Media contact: Bob Shepard
University of Alabama at Birmingham School of Medicine has established the Immunology Institute, a cutting-edge and interdisciplinary hub for faculty, researchers, clinicians, health policy experts and educators to advance the study of immunology and improve human health through immune-based therapies, including vaccines.The
The Immunology Institute, one of a few such enterprises in the nation, will serve as a central focal point for coordinating immunologic research, which by its very nature is spread across disciplines such as microbiology, cell biology, transplantation, pediatric and adult medicine, oncology, pathology, and many more. The institute will become a point of contact for those interested in immunology education and outreach — both on the UAB campus and within the community and state. Furthermore, it will bring researchers across disciplines together for greater collaboration — a distinguishing attribute of UAB.
Frances Lund, Ph.D., Charles H. McCauley Professor and chair for the Department of Microbiology, will serve as the founding director of the institute.
“This scientific area is a great passion for me,” Lund said. “Immunology was designated in 2014 as one of five research priority areas for the School of Medicine.”
Troy Randall, Ph.D., The Meyer Foundation William J. Koopman Endowed Chair Professor in Immunology, Division of Clinical Immunology and Rheumatology, and Paul Goepfert, M.D., The Edward W. Hook III Endowed Professorship in Infectious Diseases, Division of Infectious Diseases, will serve as associate directors.
“The institute will highlight immunology, an underappreciated research strength of UAB spread across many departments and divisions,” Lund said. “It will help departments recruit top-talent faculty interested in immunology and will provide new research infrastructure for discoveries.”
“The School of Medicine is strongly committed to the success of the institute, which will have a tremendous impact on nucleating and expanding our excellence in immunology in basic science and clinical areas,” said Tika Benveniste, Ph.D., senior vice dean for Research and Charlene A. Jones Endowed Chair in Neuroimmunology. “We are most fortunate to have outstanding leadership for the institute with Drs. Lund, Randall and Goepfert, bringing expertise in murine and human immunology, and in fundamental basic sciences to clinical trials.”
A key goal of the Immunology Institute will be to establish and support a repository of healthy donor immune cell samples and eventually open the healthy sample bank to all researchers at UAB. Patients with disease have provided donor samples for decades at UAB; but deriving samples from healthy patient cohorts will secure opportunities for new studies, new findings and new therapies.
Lund says studying healthy human blood and tissue samples — in conjunction with disease samples or animal models — will further propel UAB into the national spotlight for immunology. Healthy donor samples will serve as controls for samples from pathologic conditions, like cancer or infectious diseases, and will increase opportunity to create personalized therapeutics, grow competitiveness in faculty recruitment and offer more possibilities for grant funding.

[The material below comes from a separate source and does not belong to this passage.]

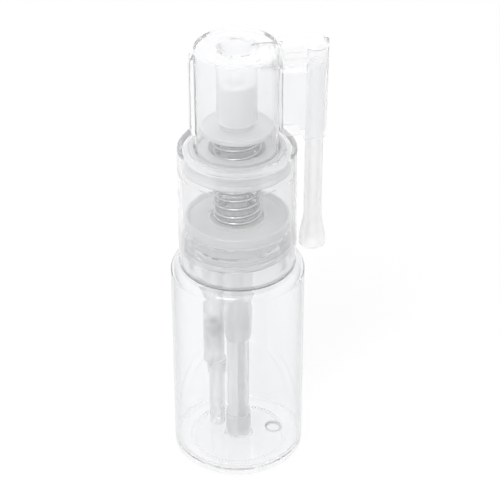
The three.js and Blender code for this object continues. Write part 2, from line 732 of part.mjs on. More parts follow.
const powderPuffBottle = new THREE.Group();
for (const [name, make, finish] of pieces) {
  const geometry = geometryOf(make()).translate(-boxMiddle, 0, 0);
  const mesh = new THREE.Mesh(geometry, new THREE.MeshStandardMaterial(finishes[finish]));
  mesh.name = name;
  powderPuffBottle.add(mesh);
}

export default powderPuffBottle;
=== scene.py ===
import math

import bmesh
import bpy
from mathutils import Matrix, Vector


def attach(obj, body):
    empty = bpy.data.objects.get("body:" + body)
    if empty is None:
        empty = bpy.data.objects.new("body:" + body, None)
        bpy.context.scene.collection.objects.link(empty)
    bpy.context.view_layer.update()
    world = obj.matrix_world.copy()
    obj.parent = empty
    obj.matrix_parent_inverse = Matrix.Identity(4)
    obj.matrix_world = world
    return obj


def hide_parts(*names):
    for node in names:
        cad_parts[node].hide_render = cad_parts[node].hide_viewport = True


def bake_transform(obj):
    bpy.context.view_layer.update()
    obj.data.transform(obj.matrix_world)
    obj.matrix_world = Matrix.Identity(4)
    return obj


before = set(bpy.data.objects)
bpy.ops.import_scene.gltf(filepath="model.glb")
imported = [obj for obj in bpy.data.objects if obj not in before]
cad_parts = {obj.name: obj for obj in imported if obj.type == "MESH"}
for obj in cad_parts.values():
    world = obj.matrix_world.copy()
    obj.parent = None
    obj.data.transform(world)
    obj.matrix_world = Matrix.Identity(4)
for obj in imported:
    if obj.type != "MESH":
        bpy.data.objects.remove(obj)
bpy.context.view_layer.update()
print("frame loaded:", len(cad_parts), "nodes")

# every outline below is in millimetres, drawn round the bottle's axis
millimetre = 0.001
axisX = -2.7  # where that axis stands in the frame
toFrame = Matrix.Scale(millimetre, 4) @ Matrix.Translation((axisX, 0, 0))
axisPlace = (axisX * millimetre, 0, 0)
swivelHeight = 116.2  # of the axis along X that the elbow turns on

onAxis = 1e-6  # a point nearer the axis than this counts as on it
flatCorner = math.radians(168)  # a corner flatter than this is left as it is
sideShare = 0.45  # how much of a side one round may take


def newObject(name, mesh):
    thing = bpy.data.objects.new(name, mesh)
    bpy.context.scene.collection.objects.link(thing)
    return thing


def solid(name, corners, faces):
    mesh = bpy.data.meshes.new(name)
    mesh.from_pydata(corners, [], faces)
    shell = bmesh.new()
    shell.from_mesh(mesh)
    bmesh.ops.recalc_face_normals(shell, faces=shell.faces)
    shell.to_mesh(mesh)
    shell.free()
    return newObject(name, mesh)


# the zero in each point tells rounded to leave it as it is
def arc(x, y, radius, start, end, steps=6):
    turns = [math.radians(start + (end - start) * step / steps) for step in range(steps + 1)]
    return [(x + radius * math.cos(t), y + radius * math.sin(t), 0) for t in turns]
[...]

“Where we can shine as an institution is that we have a strong basic science footprint, but also incredible opportunities in terms of patient cohorts and clinical research,” Lund said. “The institute will connect studies in cancer, infectious disease, precision medicine, cell biology and many other specialties. The institute will make it significantly easier for scientists to utilize and test hypotheses in healthy samples. Likewise, it will connect clinicians with basic scientists who can use their knowledge to interrogate patient samples, steadily bridging the gap from bench to bedside.”
Birmingham is perfectly situated regionally for the Immunology Institute, as it will play a key role in the next steps in addressing health disparities and chronic conditions in the Deep South. The institute will contribute to supporting studies of immunity and inflammation across a wide range of diseases that disproportionately impact the people of Alabama.
Likewise, it will focus substantial efforts on immunologic education and outreach by recruiting top talent who can address fundamental and translational questions about the immune system in the setting of health and disease.
The institute aims to be a leading beacon of information for the general public, creating forums where members from the Birmingham community and beyond can directly engage with experts on how disease impacts daily life. Moreover, the institute will develop partnerships with community organizations to discuss the importance of immune-based therapies, including vaccines, especially to underserved populations.
Lund says the misinformation surrounding COVID-19 and vaccination is an example of what the institute hopes to mitigate in the future.
“The public is seeking to understand the immune system and infectious disease — for the first time, or maybe the first time in a long time — and the institute will help educate and inform the general public,” she said.
Another key initial priority for the Immunology Institute includes teaming up with the O’Neal Cancer Center to develop protocols to measure the tumor immune response in cancer patients undergoing various immune-modulating treatments. It will also work with stakeholders across the campus to rapidly operationalize the healthy donor program and will partner with departments to recruit faculty with expertise in the broad areas of immunology, infectious disease and inflammation.
The Immunology Institute will contribute to national recognition and competitiveness for UAB, as well as revolutionary research, novel therapeutics and excellence in patient care.